指導方法等は都道府県個別指導と同じ。(患者数は10名)



★処方箋単価が県内上位8%で集団的個別指導に呼ばれ、そのうち上位50%が個別指導。
★新規開局1年後に個別指導。
★個別指導でさらなる指導が必要な場合は共同指導、特定共同指導に呼ばれる可能性。





-----------------------------------------------------------------------------------

参考情報

個別指導までの流れ

個別指導までの準備と当日までの流れ。

①個別指導の通知が指導日のだいたい4週間前に届く。
②指導日10日前までに事前提出書類を作成して送付する。
③事前に患者リストが送られて来てその患者の処方箋や薬歴などを用意する (新規の場合は1週間前10件その他個別指導の場合1週間前に15件、指導日前日に15件の計30件


必要書類

当日までに準備

(1)調剤録等(別途連絡する患者に係る直近1年分)
・調剤録
・処方せん
・薬剤服用歴の記録(電子薬歴システムから出力した印刷物となる場合は、入力・変更の履歴が確認できるもの)
・薬剤服用歴管理指導料に係る薬剤情報提供文書
・薬剤服用歴管理指導料に係る手帳への記載内容の分かるもの
・在宅患者訪問薬剤管理指導料に係る薬学的管理指導計画書及び医師に対して訪問結果について必要な情報提供をした文書

※調剤録等について、電子データで持参される場合は当事務所まで連絡下。
※薬剤服用歴の記録について、書類が膨大になる場合は当事務所までお問い合わせ。

(2)施設基準等に関する届出、関係書類及び帳簿等

(3)商業登記簿謄本等
・商業登記簿謄本(出資状況が確認できる書類を添付)
・定款
・総勘定元帳④寄付行為に係る関係書類(寄付行為がある場合)

(4)不動産登記簿謄本又は賃貸借契約書

(5)薬局の管理に関する帳簿(業務日誌)

(6)領収証(控)(保存している場合、直近1年分程度)

(7)領収証及び明細書の様式(記載前のものを各1部)

(8)患者ごとの一部負担金徴収に係る帳簿又は患者ごとの内訳のある日計表等(直近1年分程度)

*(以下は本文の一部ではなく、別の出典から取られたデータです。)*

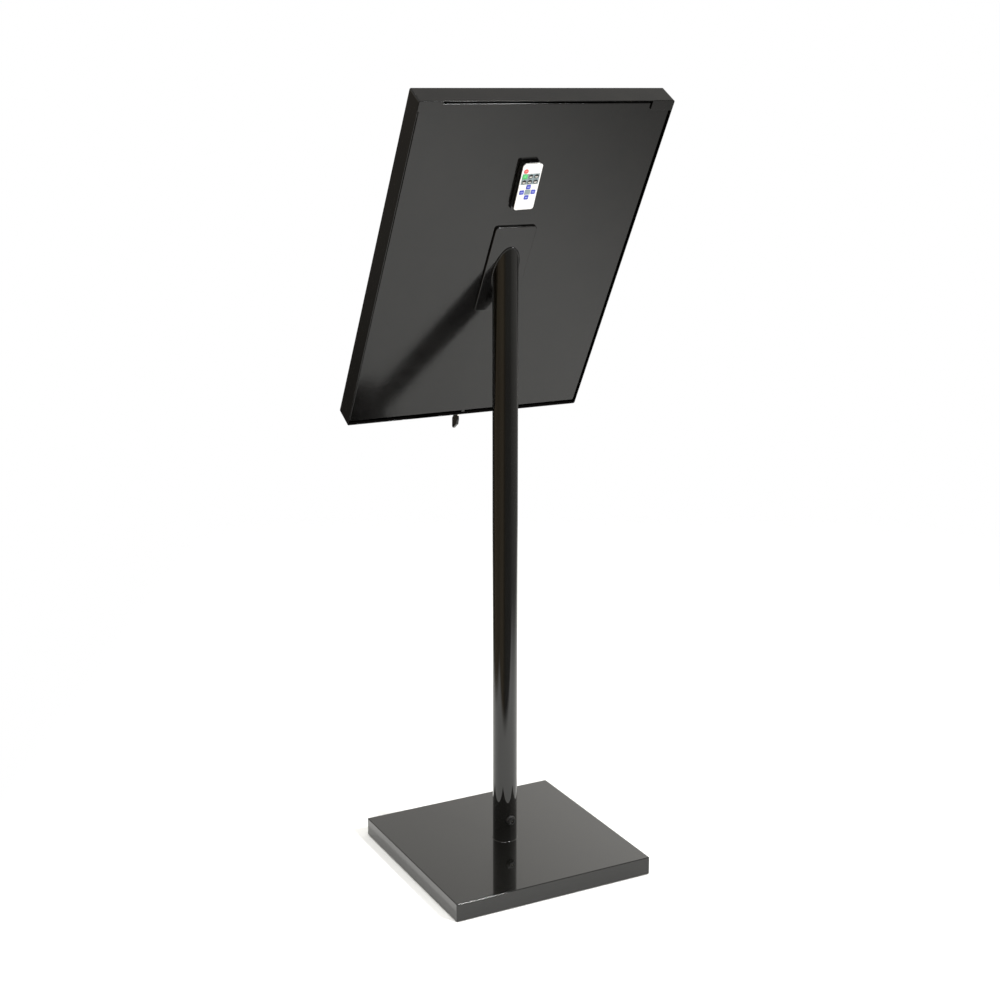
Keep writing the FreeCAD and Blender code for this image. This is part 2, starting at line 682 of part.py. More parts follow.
def key_bow():
    """Moulded grip: a plate that narrows to its lower end, with a hole for a ring."""
    low = BOW_TOP - BOW_LENGTH
    half_outline = [(BOW_TOP, 5.0), (BOW_TOP - 5.0, 8.0), (BOW_TOP - 15.0, BOW_HALF), (low, 2.2)]
    outline = [(v, LOCK_W + w) for v, w in half_outline]
    outline += [(v, LOCK_W - w) for v, w in reversed(half_outline)]
    thickness = 5.0
    points = [Vector(LOCK_U - thickness / 2.0, v, w) for v, w in outline]
    bow = prism_from(points, Vector(thickness, 0, 0))
    bow = bow.makeFillet(0.9, bow.Edges)
    hole_start = Vector(LOCK_U - 5.0, low + 6.5, LOCK_W)
    hole = rod_along(X_AXIS, 2.6, hole_start, hole_start + Vector(10.0, 0, 0))
    return moved(bow.cut(hole).cut(blade_block(0.0, BOW_TOP - 4.0, BLADE_TIP)), CASE)


# ---------------------------------------------------------------- remote and its cradle


RAIL_OUTER = 20.5
RAIL_INNER = 17.6
LIP_INNER = 15.4
CHANNEL_REAR = 2.0
LIP_REAR = 3.7
LIP_FRONT = 4.8
CRADLE_BOTTOM = -47.0
CRADLE_TOP = 43.0
PAD_THICKNESS = 0.8


def cradle_pad():
    middle = (CRADLE_BOTTOM + CRADLE_TOP) / 2.0
    return moved(rounded_box(36.0, 80.0, 0.0, PAD_THICKNESS, 4.0, 0.0, middle), REMOTE)


def remote_cradle():
    """Moulded holder: back, two grooved rails, a low end stop and three small ears on top."""
    middle = (CRADLE_BOTTOM + CRADLE_TOP) / 2.0
    length = CRADLE_TOP - CRADLE_BOTTOM
    block = rounded_box(2.0 * RAIL_OUTER, length, PAD_THICKNESS, LIP_FRONT, 4.5, 0.0, middle)
    channel = box(-RAIL_INNER, CRADLE_BOTTOM + 3.0, CHANNEL_REAR, RAIL_INNER, CRADLE_TOP + 1.0, LIP_REAR)
    mouth = box(-LIP_INNER, CRADLE_BOTTOM + 3.0, LIP_REAR - 1.0, LIP_INNER, CRADLE_TOP + 1.0, LIP_FRONT + 1.0)
    holder = block.cut(channel).cut(mouth)
    ears = [
        box(p - 2.0, CRADLE_TOP - 3.0, PAD_THICKNESS, p + 2.0, CRADLE_TOP + 2.0, CHANNEL_REAR - 0.1)
        for p in (-RAIL_OUTER + 6.0, 0.0, RAIL_OUTER - 6.0)
    ]
    return moved(joined([holder] + ears), REMOTE)


RIDER_CLEARANCE = 0.3
SHELL_WALL = 1.2
LENS_WIDTH = 27.0
CELL_TRAY_WIDTH = 26.0
CELL_TRAY_LENGTH = 32.0
CELL_TRAY_REAR = REMOTE_REAR + 1.2
CELL_TRAY_FRONT = CELL_TRAY_REAR + 2.4


def remote_back_shell():
    """Lower moulding with the T-shaped rider that the cradle's rails hold."""
    middle = (REMOTE_BOTTOM + REMOTE_TOP) / 2.0
    length = REMOTE_TOP - REMOTE_BOTTOM
    shell = rounded_box(REMOTE_WIDTH, length, REMOTE_REAR, REMOTE_FACE_REAR, 4.5, 0.0, middle)
    rear_rim = edges_at(shell, lambda b: b.ZMax < REMOTE_REAR + 0.01)
    shell = shell.makeFillet(1.0, rear_rim)
    room = rounded_box(
        REMOTE_WIDTH - 2.0 * SHELL_WALL, length - 2.0 * SHELL_WALL,
        REMOTE_REAR + 1.0, REMOTE_FACE_REAR + 1.0, 3.3, 0.0, middle
    )
    neck_half = LIP_INNER - RIDER_CLEARANCE
    foot_half = RAIL_INNER - RIDER_CLEARANCE
    low = CRADLE_BOTTOM + 3.0 + RIDER_CLEARANCE
    foot_front = LIP_REAR - RIDER_CLEARANCE
    neck = box(-neck_half, low, foot_front - 0.5, neck_half, REMOTE_TOP - 12.0, REMOTE_REAR + 0.2)
    foot_rear = CHANNEL_REAR + RIDER_CLEARANCE
    foot = box(-foot_half, low, foot_rear, foot_half, REMOTE_TOP - 12.0, foot_front)
    neck = neck.cut(room)
    end_slot = centred_box(
        CELL_TRAY_WIDTH + 0.4, 10.0, CELL_TRAY_REAR - 0.2, CELL_TRAY_FRONT + 0.2, 0.0, REMOTE_BOTTOM
    )
    lens_slot = centred_box(
        LENS_WIDTH + 0.4, 6.0, REMOTE_FACE_REAR - 3.4, REMOTE_FACE_REAR + 0.1, 0.0, REMOTE_TOP
    )
    return moved(joined([shell.cut(room), neck, foot]).cut(end_slot).cut(lens_slot), REMOTE)


def key_plan():
    """Name, place and form of each key: square side or disc radius."""
    row = [-KEY_PITCH, 0.0, KEY_PITCH]
    square = ("square", KEY_SIZE)
    plan = [("power", row[0], 33.0, ("disc", 4.2)), ("on", row[0], 22.6, ("square", 9.0))]
    plan += [("mode", row[1], 22.6, square), ("flash", row[2], 22.6, square)]
    plan += [(name, p, 12.2, square) for name, p in zip(("warm", "neutral", "cool"), row)]
    plan += [("up", 0.0, 2.0, square), ("down", 0.0, -18.4, square)]
    plan += [("left", row[0], -8.2, square), ("right", row[2], -8.2, square)]
    return plan


def key_solid(p, q, form, gap, n0, n1):
    if form[0] == "disc":
        return rod(form[1] + gap, p, q, n0, n1)
    return rounded_box(form[1] + 2.0 * gap, form[1] + 2.0 * gap, n0, n1, 1.6 + gap, p, q)


def remote_face():
    middle = (REMOTE_BOTTOM + REMOTE_TOP) / 2.0
    length = REMOTE_TOP - REMOTE_BOTTOM
    face = rounded_box(REMOTE_WIDTH, length, REMOTE_FACE_REAR, REMOTE_FACE, 4.5, 0.0, middle)
    face = face.makeFillet(0.5, edges_at(face, lambda b: b.ZMin > REMOTE_FACE - 0.01))
    for _, p, q, form in key_plan():
        face = face.cut(key_solid(p, q, form, KEY_GAP, REMOTE_FACE_REAR - 1.0, REMOTE_FACE + 1.0))
    return moved(face, REMOTE)


def remote_key(p, q, form):
    """Cap with a thin skirt that keeps it behind the face."""
    stem = key_solid(p, q, form, 0.0, REMOTE_FACE_REAR - 0.6, REMOTE_FACE + KEY_PROUD)
    stem = stem.makeFillet(0.3, edges_at(stem, lambda b: b.ZMin > REMOTE_FACE + KEY_PROUD - 0.01))
    skirt = key_solid(p, q, form, 0.7, REMOTE_FACE_REAR - 0.6, REMOTE_FACE_REAR - 0.2)
    return moved(joined([stem, skirt]), REMOTE)


def remote_emitter():
    """Clear window in the remote's top end, in front of its signal diode."""
    lens = centred_box(LENS_WIDTH, 2.6, REMOTE_FACE_REAR - 3.2, REMOTE_FACE_REAR - 0.1, 0.0, REMOTE_TOP - 1.1)
    return moved(lens, REMOTE)


def remote_pcb():
    middle = (REMOTE_BOTTOM + REMOTE_TOP) / 2.0
    length = REMOTE_TOP - REMOTE_BOTTOM - 2.0 * SHELL_WALL - 2.6
    width = REMOTE_WIDTH - 2.0 * SHELL_WALL - 0.6
    board = rounded_box(width, length, CELL_TRAY_FRONT + 0.3, CELL_TRAY_FRONT + 1.0, 3.4, 0.0, middle)
    return moved(board, REMOTE)


CELL_RADIUS = 10.0
CELL_Q = REMOTE_BOTTOM + 16.0


def battery_tray():
    high = REMOTE_BOTTOM + CELL_TRAY_LENGTH
    half = CELL_TRAY_WIDTH / 2.0
    tray = box(-half, REMOTE_BOTTOM, CELL_TRAY_REAR, half, high, CELL_TRAY_FRONT)
    grip = box(-6.0, REMOTE_BOTTOM - 0.8, CELL_TRAY_REAR, 6.0, REMOTE_BOTTOM + 0.4, CELL_TRAY_FRONT)
    seat = rod(CELL_RADIUS + 0.1, 0.0, CELL_Q, CELL_TRAY_REAR + 0.8, CELL_TRAY_FRONT + 1.0)
    return moved(joined([tray, grip]).cut(seat), REMOTE)


def coin_cell():
    cell = rod(CELL_RADIUS, 0.0, CELL_Q, CELL_TRAY_REAR + 0.8, CELL_TRAY_REAR + 2.4)
    return moved(cell, REMOTE)


# ---------------------------------------------------------------- output

PIECES = [
    base_shell, ballast_plate, cover_posts, base_cover, cover_screws, base_feet,
    column, column_foot_plug, column_bolt, mount_plate, weld_bead, plate_studs, plate_nuts,
    inlet_body, inlet_nut, inlet_pin, power_lead, cable_grommet, led_controller,
    back_tray, display_board, board_spacers, board_screws, led_strips, led_chips,
    lid_bumpers, lock_catch, hinge_bushes,
    lid_frame, glazing_tape, window, window_retainers, hinge_bosses, hinge_screws,
    lock_body, lock_nut, lock_plug, lock_cam, cam_screw, key_blade, key_bow,
    cradle_pad, remote_cradle, remote_back_shell, remote_face, remote_emitter, remote_pcb,
    battery_tray, coin_cell,
]

os.makedirs("parts", exist_ok=True)
for piece in PIECES:
    piece().exportStep("parts/" + piece.__name__ + ".step")
for name, p, q, form in key_plan():
    remote_key(p, q, form).exportStep("parts/remote_key_" + name + ".step")
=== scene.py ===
"""Looks for the sign stand: surfaces, finishes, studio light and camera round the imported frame."""

import json
import math

import bmesh
import bpy
import numpy as np
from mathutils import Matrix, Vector


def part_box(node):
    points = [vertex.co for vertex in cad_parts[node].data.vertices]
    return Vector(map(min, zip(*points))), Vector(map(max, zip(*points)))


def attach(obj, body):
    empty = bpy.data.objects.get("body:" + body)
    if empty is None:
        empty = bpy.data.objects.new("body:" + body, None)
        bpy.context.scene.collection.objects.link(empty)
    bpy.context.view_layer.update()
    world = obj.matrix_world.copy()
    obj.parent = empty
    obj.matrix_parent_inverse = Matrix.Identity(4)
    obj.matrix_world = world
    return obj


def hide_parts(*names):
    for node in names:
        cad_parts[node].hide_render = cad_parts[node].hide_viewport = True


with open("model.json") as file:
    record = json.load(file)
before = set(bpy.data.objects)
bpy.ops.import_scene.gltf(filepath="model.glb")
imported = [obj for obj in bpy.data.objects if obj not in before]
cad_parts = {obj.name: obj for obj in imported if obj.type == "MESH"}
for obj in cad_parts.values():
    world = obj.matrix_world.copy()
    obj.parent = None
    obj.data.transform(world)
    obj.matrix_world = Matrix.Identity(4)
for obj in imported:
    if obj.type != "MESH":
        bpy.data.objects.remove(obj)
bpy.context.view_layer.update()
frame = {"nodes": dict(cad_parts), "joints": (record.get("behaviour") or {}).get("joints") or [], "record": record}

MM = 0.001
LEAST_CORNER = 0.25 * MM  # corner radius left where an inset has used up the outer one
NODES = frame["nodes"]
JOINTS = {joint["name"]: joint for joint in frame["joints"]}

# The case's own directions: U across, V up the slanted face, W towards the reader.
U = np.array([1.0, 0.0, 0.0])
W = np.array(JOINTS["press_power"]["axis"], float)
W = W / np.linalg.norm(W)
V = np.cross(W, U)

# The remote's own directions: P across its face, Q along it, N out of it.
Q = np.array(JOINTS["remote_slide"]["axis"], float)
Q = Q / np.linalg.norm(Q)
N = -W
P = np.cross(Q, N)


def corners_of(node):
    """A CAD node's points, one row each."""
    mesh = NODES[node].data
    points = np.empty(len(mesh.vertices) * 3, np.float32)
    mesh.vertices.foreach_get("co", points)
    return points.reshape(-1, 3).astype(float)


def span(node, direction):
    """Lowest and highest reach of a node along a direction."""
    reach = corners_of(node) @ direction
    return reach.min(), reach.max()


LID_U, LID_V, LID_W = (span("lid_frame", d) for d in (U, V, W))
CASE_V = sum(LID_V) / 2.0
CASE_W = LID_W[0]
SHEET = 1.2 * MM


def case_point(u, v, w):
    """Points given across, up and out of the case, in the common frame."""
    u, v, w = np.broadcast_arrays(u, v, w)
    return u[..., None] * U + (CASE_V + v)[..., None] * V + (CASE_W + w)[..., None] * W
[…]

(9)保険外負担一覧表(患者の希望に基づく、内服薬の一包化・甘味剤等の添加・服薬カレンダーの提供等)

(10)審査支払機関からの返戻・増減点通知に関する書類(直近1年分程度)

(11)請求事務を外部委託している場合は、その契約書等

(12)医療用医薬品及び特定保険医療材料等の購入・納品伝票(直近一年分程度)

(13)局内・局外掲示物(コピー、写真で可)

(14)同一開設者となっている他の保険薬局がある場合は、その一覧(様式は任意で各保険薬局の名称及び所在地を記したもの。)



事前に提出

・薬局の概要
・薬局の平面図(ビルの場合、各階の平面図)
・薬局付近の見取り図(近所の薬局及び医療機関を含めて記入されているもの)
・調剤業務(患者の受付から帰るまでの薬局内における業務)及び調剤報酬請求事務(調剤報酬明細書の作成から審査支払機関に請求するまでの薬局内での事務)についての流れ図
・後発医薬品調剤割合
・保険薬局処方せん等調べ
・在宅患者に対する薬学的管理及び指導の実績
・医療材料及び衛生材料一覧
・電子薬歴システムの概況について
・返戻及び増減点通知
・開設者及び管理薬剤師の略
・FAX番号連絡票

※様式が指定されているのでそれにそって記載。